Observed every year during the winter months for eight days and nights, Hanukkah commemorates several miracles that occurred during the second century B.C.E., when Syrian-Greeks conquered ancient Palestine, defiled the Holy Temple and outlawed Judaism. 

A small group of Jews known as the Maccabees revolted against the Syrian-Greeks, and despite being highly outnumbered, took back the Holy Temple. When the temple was rededicated, the small jug of oil remaining miraculously kept the menorah burning for eight days. 

To celebrate these miracles, Jewish people light the menorah every night of the holiday to commemorate the miracle of the lone jug of oil that wondrously lasted eight days. Each night, an additional candle is added, as the holiday elevates in holiness.
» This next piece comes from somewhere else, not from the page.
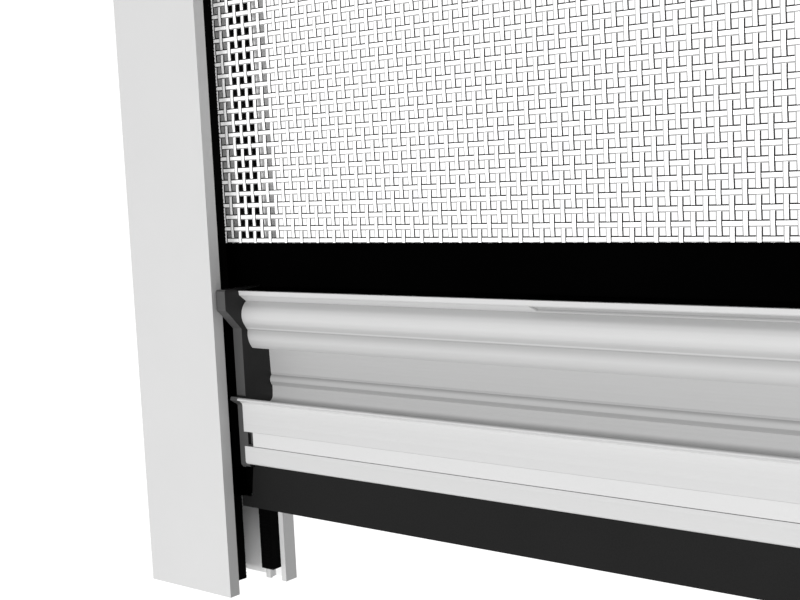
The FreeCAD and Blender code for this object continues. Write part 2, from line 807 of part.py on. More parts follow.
def cap_plate():
    """Side view, in (y, z), of the end cap's plate: nose, waist, ear and straight foot."""
    top = bar_height + cap_rise
    nose_low = top - cap_nose_height
    nose_start = (-cap_front, nose_low + cap_nose_radius)
    nose_end = (-cap_front + cap_nose_radius, nose_low - cap_nose_radius)
    ear_front = -lip_front + ear_setback
    corner_start = (-cap_waist, cap_corner_radius - cap_drop)
    corner_end = (-cap_waist + cap_corner_radius, -cap_drop)
    return [(cap_back, top), (-cap_front + cap_chamfer, top), (-cap_front, top - cap_chamfer),
            nose_start, quarter(nose_start, nose_end),
            (-cap_waist, nose_low - cap_slope_height), (-cap_waist, lip_top),
            (ear_front + cap_chamfer, lip_top), (ear_front, lip_top - ear_chamfer),
            (-cap_waist, lip_top - ear_height), corner_start,
            quarter(corner_start, corner_end), (cap_back, -cap_drop)]


def bar_end_cap():
    """Left end cap: plate, guide that runs in the rail's channel, foot, plug and key."""
    top = bar_height + cap_rise
    rear_face = bar_back - fit_gap
    cap = along_x(bar_place(cap_plate()), cap_outer_x, cap_inner_x)
    web = [(cap_back - web_overlap, -cap_drop), (rear_face, -cap_drop), (rear_face, top),
           (cap_back - web_overlap, top)]
    web_x = left_x + rear_brush_centre + pile_width / 2 + loose_gap
    cap = cap.fuse(along_x(bar_place(web), web_x, cap_inner_x))
    guide_top = top - guide_top_drop
    guide = [(-guide_front, -foot_drop), (-guide_front, guide_top - guide_slope_height),
             (-guide_front + guide_slope_depth, guide_top), (-loose_gap, guide_top),
             (-loose_gap, -foot_drop)]
    guide_x = left_x + front_brush_centre + seat_pocket_width / 2 + seat_wall + running_gap
    cap = cap.fuse(along_x(bar_place(guide), guide_x, cap_outer_x))
    foot = [(-foot_front, -foot_drop), (-foot_front, 0), (-loose_gap, 0),
            (-loose_gap, -foot_drop)]
    cap = cap.fuse(along_x(bar_place(foot), guide_x, cap_inner_x - foot_setback))
    plug_front = -bar_front + trim_depth + bar_wall + plug_gap
    plug_back = bar_back - bar_wall - plug_gap
    plug_low = chamber_floor + plug_gap
    plug_high = grip_floor - bar_wall - plug_gap
    plug = [(plug_front, plug_low), (plug_back, plug_low), (plug_back, plug_high),
            (plug_front, plug_high)]
    cap = cap.fuse(along_x(bar_place(plug), cap_inner_x, cap_inner_x + plug_length))
    key_back = -bar_front + trim_depth - fit_gap
    key_low, key_high = trim_low + plug_gap, trim_high - plug_gap
    key = [(-bar_front + key_front, key_low), (key_back, key_low), (key_back, key_high),
           (-bar_front + key_front, key_high)]
    key_end = cap_inner_x + trim_start - plug_gap
    cap = cap.fuse(along_x(bar_place(key), cap_inner_x, key_end))
    return cap.removeSplitter()


def build_parts():
    """Every piece under its node name."""
    rail = side_rail()
    front_pile = front_brush()
    rear_pile = rear_brush()
    cap = bar_end_cap()
    return {
        "side_rail_left": rail,
        "side_rail_right": mirrored(rail),
        "front_brush_left": front_pile,
        "front_brush_right": mirrored(front_pile),
        "rear_brush_left": rear_pile,
        "rear_brush_right": mirrored(rear_pile),
        "cassette_housing": cassette_housing(),
        "cassette_brush": cassette_brush(),
        "cassette_end_left": cassette_end(True),
        "cassette_end_right": mirrored(cassette_end(False)),
        "cassette_screws": cassette_screws(),
        "roller_tube": roller_tube(),
        "roller_spline": roller_spline(),
        "roller_bush_spring": roller_bush(shaft_radius),
        "roller_bush_inner": inner_bush(),
        "roller_bush_idler": mirrored(roller_bush(idler_radius)),
        "spring_shaft": spring_shaft(),
        "torsion_spring": torsion_spring(),
        "spring_collar": spring_collar(),
        "idler_pin": idler_pin(),
        "mesh_roll": mesh_roll(),
        "mesh_panel": mesh_panel(),
        "mesh_band": mesh_band(),
        "band_retainer": band_retainer(),
        "pull_bar": pull_bar(),
        "bar_trim_strip": trim_strip(),
        "bar_end_cap_left": cap,
        "bar_end_cap_right": mirrored(cap),
        "bottom_seal": bottom_seal(),
    }


os.makedirs("parts", exist_ok=True)
for name, shape in build_parts().items():
    shape.exportStep("parts/" + name + ".step")
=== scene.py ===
import json
import math

import bpy
import numpy as np
from mathutils import Matrix, Vector

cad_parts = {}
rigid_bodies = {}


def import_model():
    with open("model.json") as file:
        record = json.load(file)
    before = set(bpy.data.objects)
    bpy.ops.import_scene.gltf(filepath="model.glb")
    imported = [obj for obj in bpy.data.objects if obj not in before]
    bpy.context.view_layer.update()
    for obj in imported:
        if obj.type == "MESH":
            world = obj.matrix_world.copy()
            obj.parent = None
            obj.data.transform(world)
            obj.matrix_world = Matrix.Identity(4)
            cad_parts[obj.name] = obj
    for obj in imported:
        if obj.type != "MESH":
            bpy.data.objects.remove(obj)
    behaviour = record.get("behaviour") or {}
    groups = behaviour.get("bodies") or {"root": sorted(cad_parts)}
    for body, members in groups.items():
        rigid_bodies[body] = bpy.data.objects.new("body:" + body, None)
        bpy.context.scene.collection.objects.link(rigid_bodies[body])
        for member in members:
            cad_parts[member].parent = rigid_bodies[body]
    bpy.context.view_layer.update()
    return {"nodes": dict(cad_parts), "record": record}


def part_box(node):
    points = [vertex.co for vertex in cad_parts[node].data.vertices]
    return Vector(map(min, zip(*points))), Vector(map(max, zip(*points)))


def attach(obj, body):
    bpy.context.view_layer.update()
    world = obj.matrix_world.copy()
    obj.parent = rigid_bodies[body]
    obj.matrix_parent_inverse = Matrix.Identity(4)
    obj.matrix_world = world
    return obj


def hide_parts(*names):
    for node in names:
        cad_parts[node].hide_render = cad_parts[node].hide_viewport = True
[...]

Foods fried in oil are eaten to commemorate the miracle of the oil and presents are given to celebrate the holiday. Special prayers are recited throughout the holiday to commemorate the miracles of then and now.

Although the integral rituals of Hanukkah apply to observers across the world, the holiday is palpable in Israel, as menorahs adorn the streets and sweet sufganiyot (doughnuts) are sold everywhere. The annual Hanukkah torch relay is held, as runners bring fiery torches from Modi’in — the home of the Maccabees — to the Western Wall in Jerusalem for a public lighting ceremony. But for Jews globally, Hanukkah serves as a reminder of a powerful, eternal message of belief and hope that permeates through every corner of the earth during the holiday.

All too often, our daily lives can feel like one brutal cycle; an endless struggle to get by each day’s unique challenges while bracing for the next hurricane life has in store for us. The Maccabees felt no different, as they were greatly outnumbered by their brazen persecutors who had the sole objective of obstructing religious freedom. Yet the Maccabees, armed with belief and hope in God, overcame seemingly insurmountable odds, as they defeated the Syrian-Greeks and restored religious freedom to the land. 

In our daily lives, a dose of hope and belief can go a long way in our daily lives, as we strive to overcome our unique obstacles and be the best individuals we can be. In the words of the late Theodore Herzl, an Austrian journalist and one of the founders of what is called modern political Zionism, “If you will it, it is no dream.”